As we all know, printing from movable type began in Europe about fifty-years before Columbus set out on his first voyage; but few of us reflect upon the dramatic speed with which the new trade spread from one city or one country to another. A single leaf of a sibylline poem called the Fragment of World Judgment is supposedly the earliest extant product of the new technique, probably issued about the year 1445 from the press of Gutenberg, a master printer, then resident in Strasbourg. From law-suit records we know that Fust, a goldsmith of Mainz who financed Gutenberg's earliest trials, was printing there during the fifties; and McMurtrie, author of The Book, states that

the first dated piece of printing preserved to us appeared in 1454, which is thus the earliest date that can be set beyond any speculation or controversy. In that year four different issues of a papal indulgence appeared in printed form. The occasion was historic. Constantinople had fallen to the Turks the year before. At the solicitation of the king of Cyprus, Pope Nicholas V granted indulgences to those of the faithful who should aid with gifts of money the campaign against the Turks. Paulinus Chappe, as representative of the king of Cyprus, went to Mainz to raise money of this cause. Ordinarily, these indulgences would have been written out by hand, but in this case, as there were a considerable number to be distributed, the aid of the new art of printing was enlisted, and forms were printed with blank spaces left for filling the dates, the names of the donors to whom they were issued, and other details.

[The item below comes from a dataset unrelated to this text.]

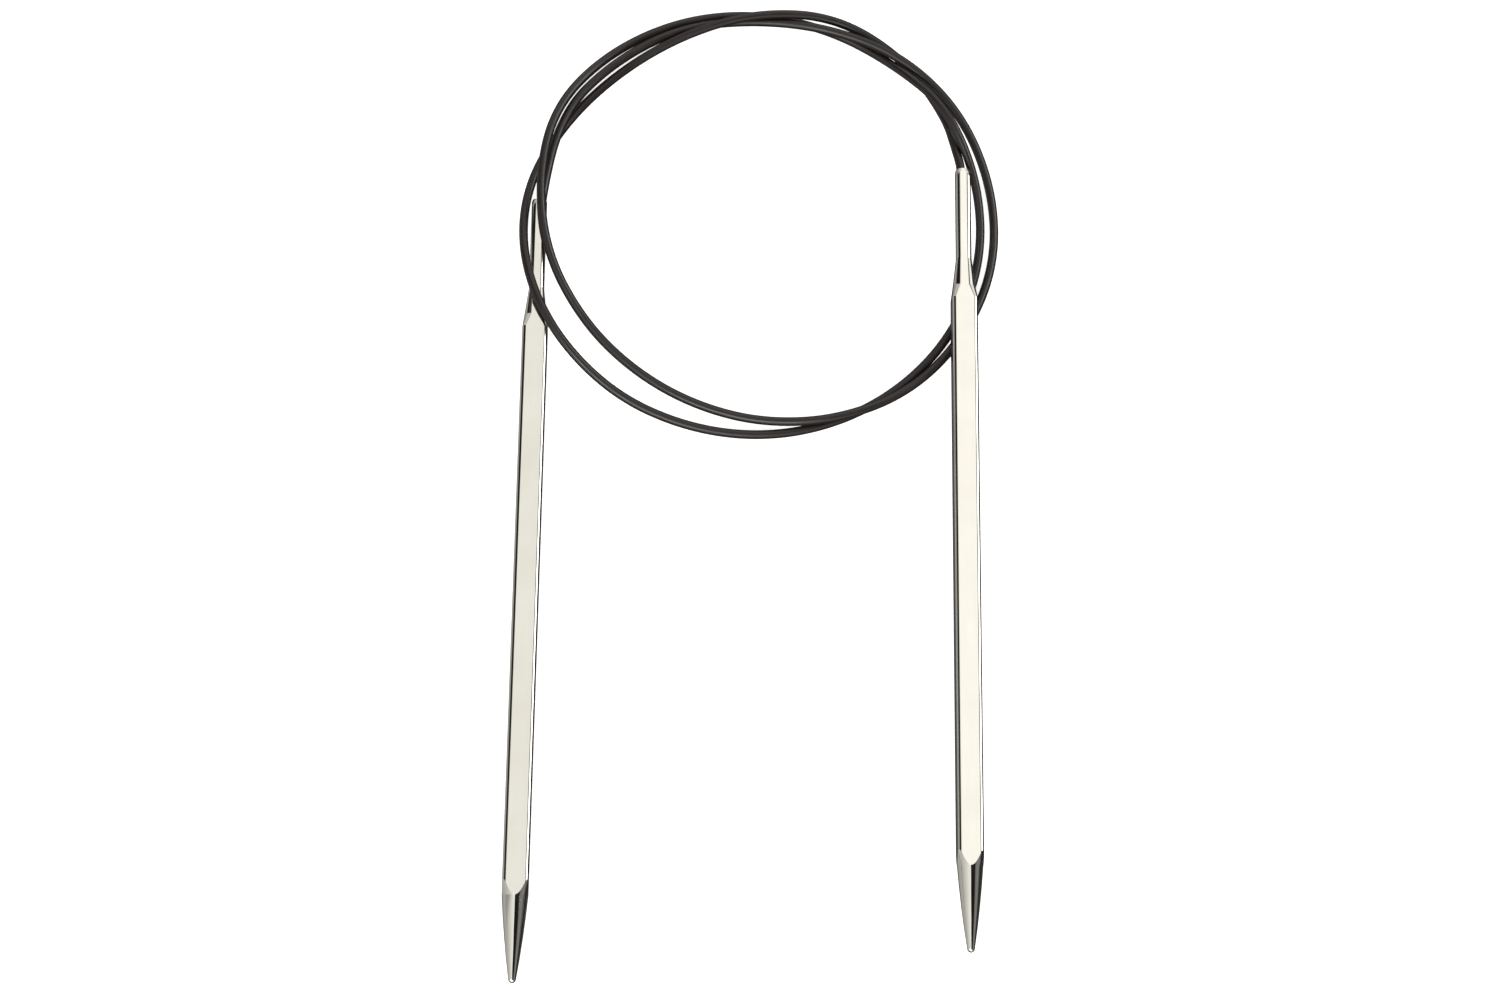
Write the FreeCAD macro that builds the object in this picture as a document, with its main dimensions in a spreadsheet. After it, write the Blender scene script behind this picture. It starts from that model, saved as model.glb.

The new art turned out to be a double-edged weapon in the hands of papal authority. A Latin Bible in two columns of forty-two lines to the page came out in 1456, most probably, according to McMurtrie, from the press of Fust, now in competition with Gutenberg. As early as 1478, a Cologne master printer issued a Bible in two different German dialects with well over a hundred illustrations. There were 133 editions of it during the next fifty years. To be sure, a century was to elapse before printed Bibles were available in the home tongue throughout Germany, Britain, Scandinavia and the Low Countries; but it was a disastrous step to make the poorer clergy Bible-conscious.